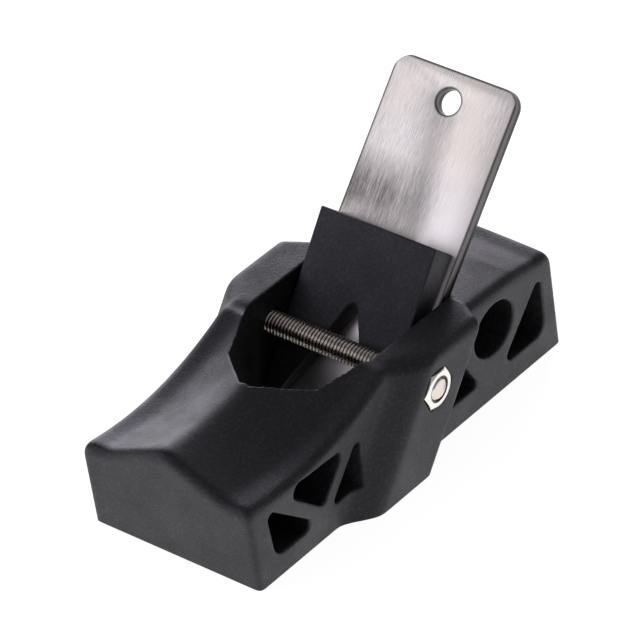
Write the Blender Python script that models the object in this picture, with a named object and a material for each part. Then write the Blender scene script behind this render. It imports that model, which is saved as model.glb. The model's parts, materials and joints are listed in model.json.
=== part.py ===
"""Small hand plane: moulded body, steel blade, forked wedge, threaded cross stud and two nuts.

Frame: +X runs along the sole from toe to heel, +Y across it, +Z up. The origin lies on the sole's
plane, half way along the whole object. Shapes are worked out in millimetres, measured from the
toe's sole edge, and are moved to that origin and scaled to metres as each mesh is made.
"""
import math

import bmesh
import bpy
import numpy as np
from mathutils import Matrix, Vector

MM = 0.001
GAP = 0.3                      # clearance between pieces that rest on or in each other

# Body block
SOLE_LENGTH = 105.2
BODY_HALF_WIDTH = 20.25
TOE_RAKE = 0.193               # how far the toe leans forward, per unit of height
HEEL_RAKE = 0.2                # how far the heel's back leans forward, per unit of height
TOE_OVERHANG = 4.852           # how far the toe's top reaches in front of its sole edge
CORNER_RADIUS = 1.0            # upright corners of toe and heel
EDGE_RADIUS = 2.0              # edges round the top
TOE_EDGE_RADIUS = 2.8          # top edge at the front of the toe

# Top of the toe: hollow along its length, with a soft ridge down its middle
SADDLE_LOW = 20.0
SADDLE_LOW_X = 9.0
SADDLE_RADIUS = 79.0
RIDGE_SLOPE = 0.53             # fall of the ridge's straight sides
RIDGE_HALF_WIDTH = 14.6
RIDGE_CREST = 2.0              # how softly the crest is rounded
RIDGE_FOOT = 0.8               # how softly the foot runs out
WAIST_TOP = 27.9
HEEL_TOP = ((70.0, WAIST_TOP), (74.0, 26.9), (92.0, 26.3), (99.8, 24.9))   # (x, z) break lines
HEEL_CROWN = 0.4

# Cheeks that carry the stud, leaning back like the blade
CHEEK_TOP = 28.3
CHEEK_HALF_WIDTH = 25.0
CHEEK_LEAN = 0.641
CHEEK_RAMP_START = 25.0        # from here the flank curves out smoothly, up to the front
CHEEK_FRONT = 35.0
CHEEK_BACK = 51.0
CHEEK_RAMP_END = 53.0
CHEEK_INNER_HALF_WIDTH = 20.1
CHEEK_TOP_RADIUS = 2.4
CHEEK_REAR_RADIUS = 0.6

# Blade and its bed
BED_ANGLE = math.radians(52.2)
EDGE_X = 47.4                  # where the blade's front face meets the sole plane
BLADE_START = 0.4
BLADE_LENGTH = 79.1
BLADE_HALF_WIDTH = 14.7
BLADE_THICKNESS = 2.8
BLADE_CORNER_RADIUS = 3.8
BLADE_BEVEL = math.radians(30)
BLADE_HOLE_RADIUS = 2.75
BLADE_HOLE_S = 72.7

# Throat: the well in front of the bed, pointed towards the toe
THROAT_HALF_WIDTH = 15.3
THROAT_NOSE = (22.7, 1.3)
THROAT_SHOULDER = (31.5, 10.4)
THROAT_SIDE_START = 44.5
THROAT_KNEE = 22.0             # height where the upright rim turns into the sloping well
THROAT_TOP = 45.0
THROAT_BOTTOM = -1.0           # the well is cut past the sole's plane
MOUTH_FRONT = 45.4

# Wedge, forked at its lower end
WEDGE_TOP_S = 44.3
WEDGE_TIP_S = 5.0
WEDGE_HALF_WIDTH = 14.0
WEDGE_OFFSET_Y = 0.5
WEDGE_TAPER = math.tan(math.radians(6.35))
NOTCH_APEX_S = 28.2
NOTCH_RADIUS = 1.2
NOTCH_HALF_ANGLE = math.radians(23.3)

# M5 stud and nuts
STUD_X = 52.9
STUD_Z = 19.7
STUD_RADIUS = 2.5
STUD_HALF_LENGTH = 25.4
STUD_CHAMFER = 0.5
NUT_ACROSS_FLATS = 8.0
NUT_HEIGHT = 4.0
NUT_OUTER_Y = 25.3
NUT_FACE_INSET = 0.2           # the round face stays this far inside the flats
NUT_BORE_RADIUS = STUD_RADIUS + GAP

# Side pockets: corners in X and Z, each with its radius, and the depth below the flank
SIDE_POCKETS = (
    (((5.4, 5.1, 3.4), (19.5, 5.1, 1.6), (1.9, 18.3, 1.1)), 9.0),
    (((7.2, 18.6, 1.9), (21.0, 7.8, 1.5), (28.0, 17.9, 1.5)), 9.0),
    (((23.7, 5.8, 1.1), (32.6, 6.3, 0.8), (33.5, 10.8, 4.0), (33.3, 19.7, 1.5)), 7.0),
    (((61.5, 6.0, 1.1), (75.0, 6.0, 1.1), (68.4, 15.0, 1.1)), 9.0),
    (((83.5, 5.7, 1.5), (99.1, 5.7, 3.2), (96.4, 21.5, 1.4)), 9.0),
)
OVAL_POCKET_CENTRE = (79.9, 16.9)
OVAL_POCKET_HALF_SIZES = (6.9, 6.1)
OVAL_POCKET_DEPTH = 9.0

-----

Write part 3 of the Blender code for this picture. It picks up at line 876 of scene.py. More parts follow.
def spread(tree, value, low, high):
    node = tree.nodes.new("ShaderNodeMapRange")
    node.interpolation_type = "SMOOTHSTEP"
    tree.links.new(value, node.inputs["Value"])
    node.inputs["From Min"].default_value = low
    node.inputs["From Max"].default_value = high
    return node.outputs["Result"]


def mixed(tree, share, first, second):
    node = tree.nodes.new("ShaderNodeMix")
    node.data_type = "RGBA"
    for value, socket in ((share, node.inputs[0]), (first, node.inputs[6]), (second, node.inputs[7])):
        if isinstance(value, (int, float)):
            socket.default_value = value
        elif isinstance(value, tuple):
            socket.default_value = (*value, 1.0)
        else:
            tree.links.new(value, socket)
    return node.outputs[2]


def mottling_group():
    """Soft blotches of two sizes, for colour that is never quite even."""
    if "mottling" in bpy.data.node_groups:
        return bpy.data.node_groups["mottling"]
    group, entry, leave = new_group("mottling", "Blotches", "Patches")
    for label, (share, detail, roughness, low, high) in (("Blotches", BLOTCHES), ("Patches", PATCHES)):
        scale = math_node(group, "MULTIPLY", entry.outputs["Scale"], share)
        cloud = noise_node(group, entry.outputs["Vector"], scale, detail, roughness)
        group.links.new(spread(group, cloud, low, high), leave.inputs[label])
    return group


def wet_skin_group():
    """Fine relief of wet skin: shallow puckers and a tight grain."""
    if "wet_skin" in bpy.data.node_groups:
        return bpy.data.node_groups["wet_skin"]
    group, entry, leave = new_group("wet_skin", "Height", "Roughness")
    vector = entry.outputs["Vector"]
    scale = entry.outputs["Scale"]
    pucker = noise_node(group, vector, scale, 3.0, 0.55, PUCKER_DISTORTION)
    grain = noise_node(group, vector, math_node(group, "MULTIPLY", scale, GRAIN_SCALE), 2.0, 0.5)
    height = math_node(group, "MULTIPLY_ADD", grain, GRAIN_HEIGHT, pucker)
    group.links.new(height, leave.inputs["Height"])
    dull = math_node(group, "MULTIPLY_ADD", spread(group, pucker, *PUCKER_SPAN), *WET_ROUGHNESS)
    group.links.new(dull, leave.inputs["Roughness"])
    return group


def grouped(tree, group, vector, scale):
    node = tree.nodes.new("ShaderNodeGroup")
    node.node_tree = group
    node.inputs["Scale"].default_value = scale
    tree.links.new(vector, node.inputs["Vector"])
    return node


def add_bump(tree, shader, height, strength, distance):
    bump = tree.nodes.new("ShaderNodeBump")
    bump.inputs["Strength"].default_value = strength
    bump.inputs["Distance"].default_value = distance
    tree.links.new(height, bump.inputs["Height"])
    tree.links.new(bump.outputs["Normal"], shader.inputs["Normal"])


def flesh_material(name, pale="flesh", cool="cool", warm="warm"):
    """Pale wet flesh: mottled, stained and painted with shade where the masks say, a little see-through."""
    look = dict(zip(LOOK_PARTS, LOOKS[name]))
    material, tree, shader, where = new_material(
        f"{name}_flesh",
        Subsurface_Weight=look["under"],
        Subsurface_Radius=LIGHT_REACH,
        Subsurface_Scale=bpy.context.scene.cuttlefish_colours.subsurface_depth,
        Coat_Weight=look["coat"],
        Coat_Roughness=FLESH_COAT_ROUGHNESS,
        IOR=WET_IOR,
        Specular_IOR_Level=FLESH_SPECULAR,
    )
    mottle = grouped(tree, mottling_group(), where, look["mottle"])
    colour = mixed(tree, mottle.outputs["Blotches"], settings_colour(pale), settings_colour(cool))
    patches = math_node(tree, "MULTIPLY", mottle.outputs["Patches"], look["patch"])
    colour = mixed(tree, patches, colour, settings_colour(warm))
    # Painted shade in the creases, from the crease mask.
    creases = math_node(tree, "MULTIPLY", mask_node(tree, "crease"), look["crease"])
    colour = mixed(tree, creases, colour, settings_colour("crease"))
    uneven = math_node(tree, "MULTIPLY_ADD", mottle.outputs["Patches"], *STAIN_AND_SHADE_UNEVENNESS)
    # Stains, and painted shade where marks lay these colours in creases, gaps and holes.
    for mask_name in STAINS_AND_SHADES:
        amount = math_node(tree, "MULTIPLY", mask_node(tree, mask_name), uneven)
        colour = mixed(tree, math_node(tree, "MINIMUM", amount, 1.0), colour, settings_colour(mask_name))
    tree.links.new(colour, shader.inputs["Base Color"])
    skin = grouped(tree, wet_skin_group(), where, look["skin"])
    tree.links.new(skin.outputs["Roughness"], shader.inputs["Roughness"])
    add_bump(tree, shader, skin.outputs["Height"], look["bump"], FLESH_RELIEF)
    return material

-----

**Prompt:**
Reproduce exactly, and only, the lines from the one that contains "Write the Blender Python" down to the one that contains "HEEL_CROWN = 0.4", both ends included.

**Correct answer:**
Write the Blender Python script that models the object in this picture, with a named object and a material for each part. Then write the Blender scene script behind this render. It imports that model, which is saved as model.glb. The model's parts, materials and joints are listed in model.json.
=== part.py ===
"""Small hand plane: moulded body, steel blade, forked wedge, threaded cross stud and two nuts.

Frame: +X runs along the sole from toe to heel, +Y across it, +Z up. The origin lies on the sole's
plane, half way along the whole object. Shapes are worked out in millimetres, measured from the
toe's sole edge, and are moved to that origin and scaled to metres as each mesh is made.
"""
import math

import bmesh
import bpy
import numpy as np
from mathutils import Matrix, Vector

MM = 0.001
GAP = 0.3                      # clearance between pieces that rest on or in each other

# Body block
SOLE_LENGTH = 105.2
BODY_HALF_WIDTH = 20.25
TOE_RAKE = 0.193               # how far the toe leans forward, per unit of height
HEEL_RAKE = 0.2                # how far the heel's back leans forward, per unit of height
TOE_OVERHANG = 4.852           # how far the toe's top reaches in front of its sole edge
CORNER_RADIUS = 1.0            # upright corners of toe and heel
EDGE_RADIUS = 2.0              # edges round the top
TOE_EDGE_RADIUS = 2.8          # top edge at the front of the toe

# Top of the toe: hollow along its length, with a soft ridge down its middle
SADDLE_LOW = 20.0
SADDLE_LOW_X = 9.0
SADDLE_RADIUS = 79.0
RIDGE_SLOPE = 0.53             # fall of the ridge's straight sides
RIDGE_HALF_WIDTH = 14.6
RIDGE_CREST = 2.0              # how softly the crest is rounded
RIDGE_FOOT = 0.8               # how softly the foot runs out
WAIST_TOP = 27.9
HEEL_TOP = ((70.0, WAIST_TOP), (74.0, 26.9), (92.0, 26.3), (99.8, 24.9))   # (x, z) break lines
HEEL_CROWN = 0.4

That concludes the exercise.